Imagine increasing the number of trees in Dublin’s city centre by ten or twenty thousand! Too ambitious? The city of Chicago in America has increased the number of trees in its city by well over three hundred thousand since 1989 – an amazing gargantuan greening feat. It’s great to see that Dublin City Council encourages and supports the greening of otherwise irregular and unattractive sites and the small but effective linear plantation along North King Street is particularly worthy of note and praise to all concerned.
It is possible to find nature in Dublin’s inner city where locals and visitors can have relaxing strolls whilst enjoying the birds singing in the trees, indigenous plants and wildflowers growing, sustaining an inner city butterfly and bee population. Nature is all around us – but I admit, it can be a challenge to experience and enjoy the leafy refreshing greenness of a tree or the swaying rustle of tall grass amongst all the noise, the concrete and brick. Illegal dumping and vandalism detracts further from our desire to experience the healing effects of nature. Due to the heartbreaking Homeless crises in the city, parks may often provide a home to many and I do not believe that this should be the function of a city park. It is our responsibility as a society to take better care of those that need our support.
The optimist in me (albeit the sometimes deluded and highly ideological optimist), holds out for the day when city officials and inner city landowners meet together and create hundreds of ‘mini parks’ all over town. Vacant sites which will provide sanctuary for a couple of Irish Oak trees, some indigenous shrubs and plants and perhaps a bench to sit on. Each community gets involved in the planning, sowing and managing of their mini park. I had the great luck, whilst out for a walk to happen upon the inauguration of such a park recently at the junction of Arran Street and Mary’s Abbey, where an inspiring attempt to encourage nature to flourish in a disused vacant site, has resulted in a community garden which allows passengers on the red line Luas to rest their eyes on an attractive pocket of inner city green. The people involved in such ecological attempts are the citizens of Dublin whose actions impress me most. People, who with little connection or resources prove that local creative thought in communities can achieve great things.

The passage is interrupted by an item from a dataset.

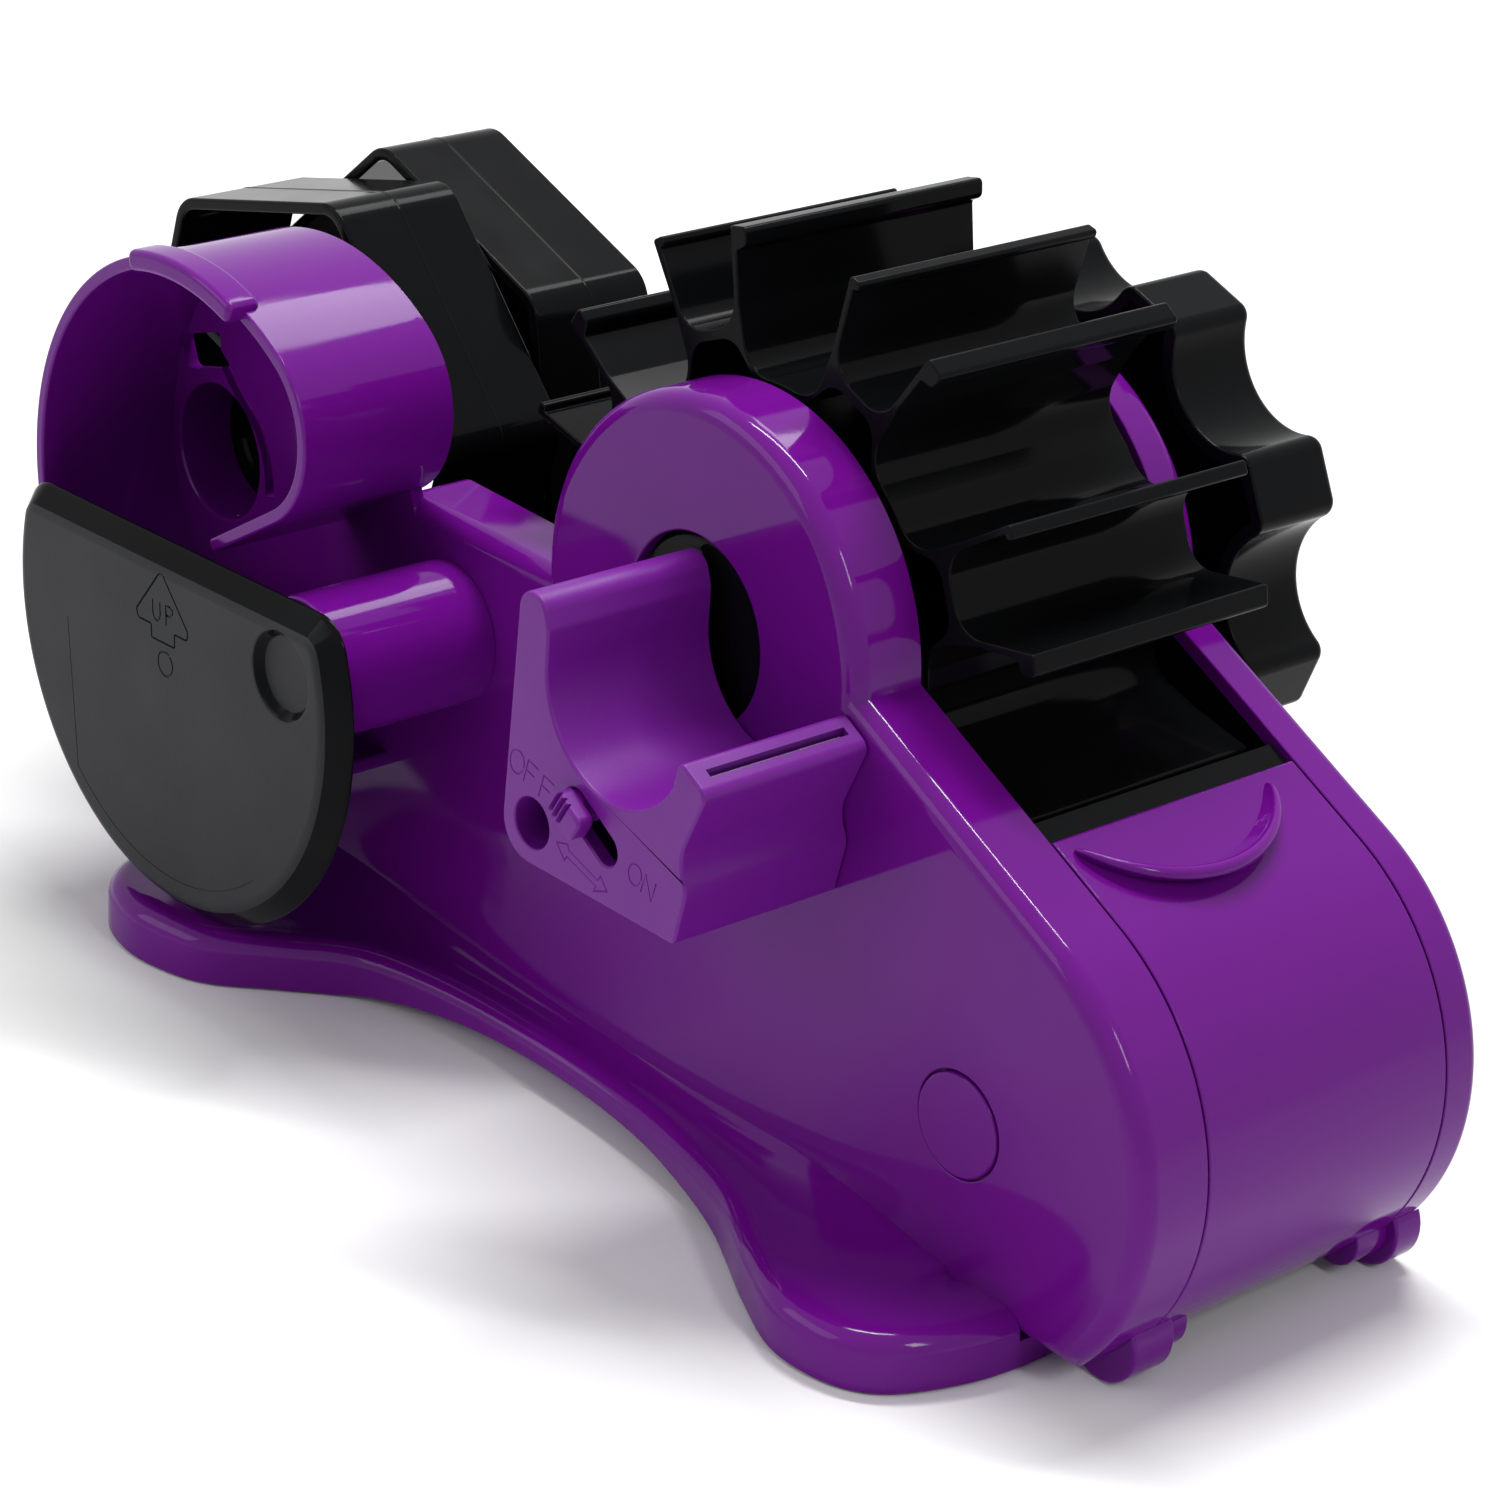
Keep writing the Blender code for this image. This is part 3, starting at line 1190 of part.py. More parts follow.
def reel_fittings():
    """The reels' fixed axle and the black cap over its near end."""
    inner = near_seam - SIDE_GAP
    cap_outer = inner - WALL
    turned("reel_axle", reel_centre,
           disc(REEL_AXLE_RADIUS, inner - WALL / 2 + SEAT_GAP, far_wall - WALL - SEAT_GAP),
           "steel", steps=24)
    turned("reel_axle_cap", reel_centre,
           [(0.0, inner - WALL / 2), (REEL_AXLE_RADIUS + SEAT_GAP, inner - WALL / 2),
            (REEL_AXLE_RADIUS + SEAT_GAP, inner), (COLLAR_RADIUS - SEAT_GAP, inner),
            (COLLAR_RADIUS - SEAT_GAP, cap_outer), (0.0, cap_outer)], "black_gloss", steps=32)


def move_to_origin():
    """Move everything so that the origin is below the middle of the length and the width."""
    backs = [x for name in REEL_PHASES for x, z in reel_outline(name)]
    middle = (min(backs) + NOSE_X + NOSE_RADIUS) / 2
    for piece in list(parts.objects) + list(cutters.objects):
        if not piece.parent:
            piece.location.x -= middle
            piece.location.y -= middle_y


def build():
    near_shell()
    far_shell()
    side_plug("near_plug", near_wall)
    side_plug("far_plug", far_wall)
    journal_hole = circle(boss_centre, JOURNAL_HOLE_RADIUS, 36)
    reel_hole = circle(reel_centre, REEL_AXLE_RADIUS + SEAT_GAP, 24)
    liner("near_liner", near_outline(), near_seam, [journal_hole])
    liner("far_liner", far_outline(), far_seam, [journal_hole, reel_hole])
    nose_panel()
    bay_floor()
    housing = housing_cutters()
    base_skirt(housing)
    base_plate()
    feet_and_screws()
    front_hook("near_front_hook", near_wall + NEAR_HOOK_INSET, NEAR_HOOK_WIDTH, NEAR_HOOK_CORE,
               housing[0])
    front_hook("far_front_hook", far_wall - FAR_HOOK_INSET, FAR_HOOK_WIDTH, FAR_HOOK_CORE,
               housing[1])
    roll_spindle()
    flap = keeper_flap()
    cutter_cradle()
    cradle_screw()
    blade, carrier = blade_pieces()
    switch = blade_switch()
    wheel = tape_wheel()
    grip = handwheel()
    fittings = wheel_fittings()
    near_reel = core_reel("near_reel", -1)
    far_reel = core_reel("far_reel", 1)
    reel_fittings()
    hang("wheel_axis", (0, 0, axle_height), wheel, grip, *fittings)
    hang("near_reel_axis", (reel_centre[0], 0, reel_centre[1]), near_reel)
    hang("far_reel_axis", (reel_centre[0], 0, reel_centre[1]), far_reel)
    hang("flap_axis", (spindle_x, flap_back, spindle_height), flap)
    hang("blade_axis", (slit_top[0], cradle_front, slit_top[1]), blade, carrier)
    hang("switch_axis", (slot_start[0], cradle_front, slot_start[1]), switch)
    move_to_origin()


build()
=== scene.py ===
import json
import math
import bmesh
import bpy
import numpy as np
from mathutils import Matrix, Vector


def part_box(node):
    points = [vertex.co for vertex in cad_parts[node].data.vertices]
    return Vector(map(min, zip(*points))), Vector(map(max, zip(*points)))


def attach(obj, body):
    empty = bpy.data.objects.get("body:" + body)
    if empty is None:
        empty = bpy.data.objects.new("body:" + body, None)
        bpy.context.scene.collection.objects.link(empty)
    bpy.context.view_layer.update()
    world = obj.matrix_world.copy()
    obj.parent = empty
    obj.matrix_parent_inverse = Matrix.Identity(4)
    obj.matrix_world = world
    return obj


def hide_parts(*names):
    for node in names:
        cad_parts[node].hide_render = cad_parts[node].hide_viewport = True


# the short name of what joins rows of points
join = np.concatenate

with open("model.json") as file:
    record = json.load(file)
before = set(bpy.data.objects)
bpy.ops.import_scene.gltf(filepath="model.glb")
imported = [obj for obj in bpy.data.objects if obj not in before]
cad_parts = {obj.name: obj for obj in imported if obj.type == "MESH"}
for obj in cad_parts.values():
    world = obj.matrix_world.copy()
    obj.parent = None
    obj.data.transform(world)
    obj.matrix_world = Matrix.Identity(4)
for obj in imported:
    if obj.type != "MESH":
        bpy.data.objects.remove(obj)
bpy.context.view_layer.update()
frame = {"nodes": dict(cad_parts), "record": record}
axleBox = np.array(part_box("wheel_axle"))
wheelBox = np.array(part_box("tape_wheel"))
# every piece is drawn in millimetres from the table point below the middle of the tape wheel
origin = np.array([axleBox[:, 0].mean(), wheelBox[:, 1].mean(), 0.0])


# A CAD node's lowest and highest corner, in millimetres.
def spanOf(node):
    return 1000 * (np.array(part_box(node)) - origin)


# The middle of a CAD node in the side view: half the sum of its corners' (X, Z).
def middleOf(node):
    low, high = spanOf(node)
    return np.array([(low[0] + high[0]) / 2, (low[2] + high[2]) / 2])


boss = middleOf("wheel_axle")
reel = middleOf("reel_axle")
spindle = middleOf("roll_spindle")

# the housing, in millimetres: Y of its walls and seams, and its side view
body = {
    "nearWall": -32.5, "nearSeam": -21.5, "farSeam": 21.5, "farWall": 27.6, "wall": 2.0,
    "bossRadius": 30.6, "nose": (53.0, 27.6), "noseRadius": 33.5, "slope": 25.4,
    "rim": 71.0, "ear": 19.0, "heel": (-84.0, 4.4), "trayBack": -62.5,
}
print("loaded the frame")


# Points along an arc, one for about every so many degrees: centre plus radius times
# (cosine, sine).
def arcOf(centre, radius, start, end, every=3.0):
    steps = max(2, math.ceil(abs(end - start) / every))
    turn = np.radians(np.linspace(start, end, steps + 1))
    return np.array(centre) + radius * np.stack([np.cos(turn), np.sin(turn)], 1)


# The step to a place that is some distance away: distance times (cosine, sine) of an angle.
def towards(angle, away=1.0):
    turn = math.radians(angle)
    return away * np.array([math.cos(turn), math.sin(turn)])


# The angle in degrees at which a centre sees a place.
def headingOf(place, centre):
    return math.degrees(math.atan2(*(place - centre)[::-1]))


# A closed outline without points that repeat the one before.
def tidyLoop(loop):
    loop = np.asarray(loop, float)
    return loop[np.linalg.norm(loop - np.roll(loop, 1, 0), axis=1) > 0.0005]


# A closed outline whose corners become arcs that touch both sides. An arc's centre is on the
# corner's bisector, its radius over the sine of half the corner's angle away.
def roundCorners(corners, radii, steps=6):
    here = np.asarray(corners, float)
    back, ahead = np.roll(here, 1, 0) - here, np.roll(here, -1, 0) - here
    back /= np.linalg.norm(back, axis=1, keepdims=True)
    ahead /= np.linalg.norm(ahead, axis=1, keepdims=True)
    half = np.arccos(np.clip((back * ahead).sum(1), -1, 1)) / 2
    radii = np.broadcast_to(np.asarray(radii, float), half.shape)
    inward = back + ahead
    inward /= np.maximum(np.linalg.norm(inward, axis=1, keepdims=True), 1e-9)
    centre = here + inward * (radii / np.sin(half))[:, None]
    ray = here + back * (radii / np.tan(half))[:, None] - centre
    way = np.sign(back[:, 1] * ahead[:, 0] - back[:, 0] * ahead[:, 1])
    turn = (way * (np.pi - 2 * half))[:, None] * np.linspace(0, 1, steps + 1)
    x = ray[:, :1] * np.cos(turn) - ray[:, 1:] * np.sin(turn)
    z = ray[:, :1] * np.sin(turn) + ray[:, 1:] * np.cos(turn)
    return tidyLoop((centre[:, None] + np.stack([x, z], 2)).reshape(-1, 2))


# The same, for an outline of many points of which only the picked ones are corners.
def softCorners(loop, picks, steps=6):
    loop = tidyLoop(loop)
    radii = np.zeros(len(loop))
    for corner, radius in picks:
        radii[np.linalg.norm(loop - np.array(corner), axis=1).argmin()] = radius
    return roundCorners(loop, radii, steps)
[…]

Undeterred by the confines of time or space the successful annual Park(ing) Day Dublin results in “elevating and celebrating public space” by creating ‘parklets’ on city centre parking spaces. However, if ‘parklets’ or ‘mini parks’ sound a bit ‘too mini’ to you – remember the old adage about lighting a candle rather than cursing darkness. Nature, even the double-deck bus battered, traffic and pollution weary tree outside my window, can encourage quite compassionate mindfulness and healing of the self.
There are a number of vacant sites in my neighbourhood – some have been vacant for decades. Although I fully accept that land and property owners have the right within the law to develop their property, do we really need more tanning salons, phone shops or nail bars? When I think of the word ‘develop’ I wonder could we as neighbours in dear old Dublin town begin to ‘develop’ mini parks.
Picture it, in a few short years we could pride ourselves on our unique and intriguing lush reviving local pockets of inner city nature.